I too dyno tested Amsoil back to back with Mobil 1. Amsoil showed NO DIFFERENCE.. my car actually can repeat numbers quite well rarely showing more than .3 difference btw pulls.
I concluded that Amsoil is best if you like to pay for the shipping and not have to go out shopping for oil.
I am at 87K miles now and have been using Mobil 1 ever since I finished my tests back at 13K miles. I have had no issues.
#26
I switched from mobil 1 5w30 to 0w30 castrol and my valve train is noisier. I've tried about everything but Amsoil. Seriously, who on these boards is going to go 15,000 miles between oil changes? As I said, I've used most all of them and I don't have a bit of sludge. My engine is clean. I don't waste my time looking for any particular brand of oil any more. But I won't use the 0W30 castrol again.
#28
I'm sold on amsoil 0w-30w..have run it in many vehicles 91 454 burban ran it over 200,000 miles on 0w30, 91 roadmaster 350 210,000 miles, 95 roadmaster 196,000 , 95 caprice 139,000 all on 0w30 amsoil..
i remember changing the roadmaster to 0w30 at about 8,000. went from 24.5 mpg tp 26 mpg...
love the stuff
i run the HD diesel and marine amsoil in my cummins 2500 turbo..

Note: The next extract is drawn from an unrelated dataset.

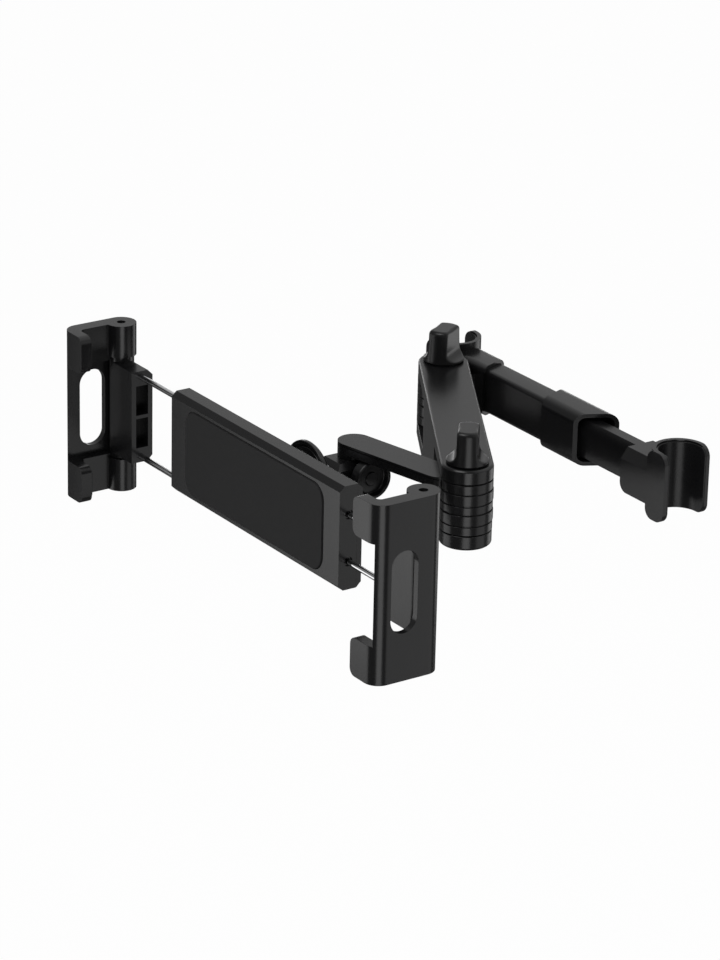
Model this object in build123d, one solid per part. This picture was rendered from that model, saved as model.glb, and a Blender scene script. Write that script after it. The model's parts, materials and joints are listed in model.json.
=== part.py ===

i remember changing the roadmaster to 0w30 at about 8,000. went from 24.5 mpg tp 26 mpg...
love the stuff
i run the HD diesel and marine amsoil in my cummins 2500 turbo..
#29
http://neptune.spacebears.com/cars/s.../oil-life.html
I scored some GC 0w-30 and used it on my last change. Not because I "need" 0w down here, but because GC shows excellent UOAs on bitog, always highly recommended. I've heard a lot of wear occurs at startup, so an oil that flows quickly to the bearings probably helps. In the case of GC, certainly doesn't hurt.